Sunglasses and Lenses: What You Might Not Know about Colors

Published On November 20, 2017 | By Andrew Williams | Fashion

At Olympic Eyewear in Salt Lake City, designers are known to dabble with color for both lenses and frames. But there is actually more to coloring lenses than just creating something that looks good. Different colored lenses do different things for the eyes.

It is probably safe to say that most people who choose colored lenses do so for aesthetic purposes. It’s probably also a safe bet that the average person has no idea what colored lenses do with the possible exception of scientists, optometrists, and handful of others who have a fascination with light. So in the interest of educating the consumer, a list of the five most common colors for eyewear lenses are found below, along with an explanation of what each color does.

Gray/Black

Gray and black are the two most common lens colors. Indeed, Olympic’s wholesale fashion sunglasses utilize gray and black more than any other colors. So what do gray and black do? To begin with, they offer the most amount of light reduction. They are also the most effective at reducing brightness without significantly distorting the other colors in a person’s field of view. Gray and black sunglasses are recommended for driving and generally spending time in bright sunlight.

Amber/Brown

The next most popular color for lenses are hues of amber and brown. These are good for outdoor sports because they block blue light, thus improving contrast. A good pair of amber or brown sunglasses makes it a lot easier for baseball player to see the ball in the grass, for example. Baseball players, golfers, hunters, and skiers are among the kinds of athletes that prefer amber and brown. The only downside is that they distort certain colors, like yellow.

Yellow/Orange

Up next are varying shades of yellow and orange. Lenses in these two colors can improve contrast when light conditions are not all that great.
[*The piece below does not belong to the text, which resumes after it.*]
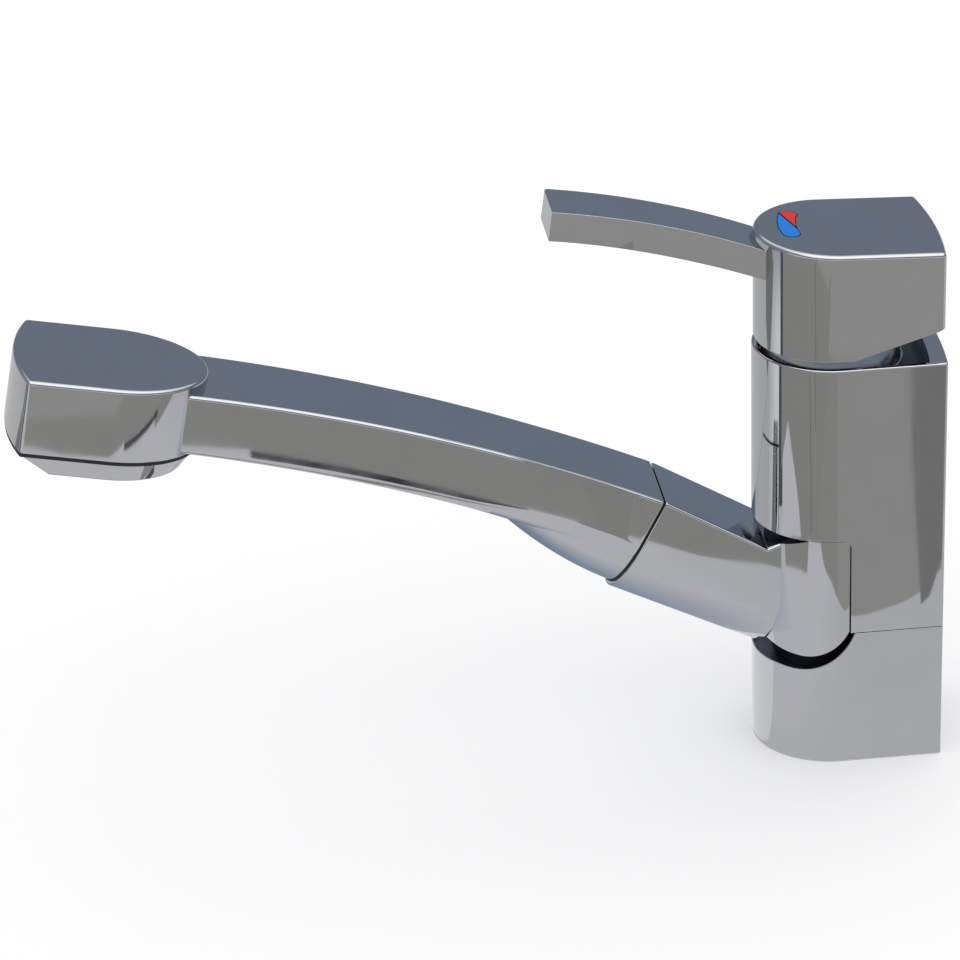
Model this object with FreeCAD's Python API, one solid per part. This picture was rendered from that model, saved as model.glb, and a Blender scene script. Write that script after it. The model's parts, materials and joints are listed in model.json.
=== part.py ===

That makes yellow and orange lenses a good bet on overcast days when you might want to block a little light but still get maximum UV protection. They are not a good choice when doing things that rely on accurate perception of color. Yellow and orange distort everything. They are the preferred colors among hunters and sports shooters though.

Green

Believe it or not, green lenses are the best of all at reducing glare. They are also fairly good at blocking blue light. Both these properties make green lenses very good for providing high contrast vision without a lot of color distortion. They are not all that good in the snow, though.

Purple/Red

Sunglasses with lenses in purple or red are the least popular among all color choices. Both significantly distort natural colors, making it hard for some people to wear them for prolonged periods. However, they do work well in partly cloudy and overcast conditions because they offer good contrast.

UV Protection

Whether you wear colored sunglasses for fashion, eye protection or both, the one thing to always remember is the need for UV protection. No color applied to eyewear lenses protects against UV rays in and of itself. UV rays are color neutral. Therefore, you still have to look at labels to determine how much protection a pair of sunglasses offers.

From a medical and scientific standpoint, you are still better off wearing the darkest possible shades with excellent UV protection than a pair of sunglasses with colored lenses. But if your fashion sense demands a splash of color, there are some excellent products out there. You just have to decide what color lenses you want to look through.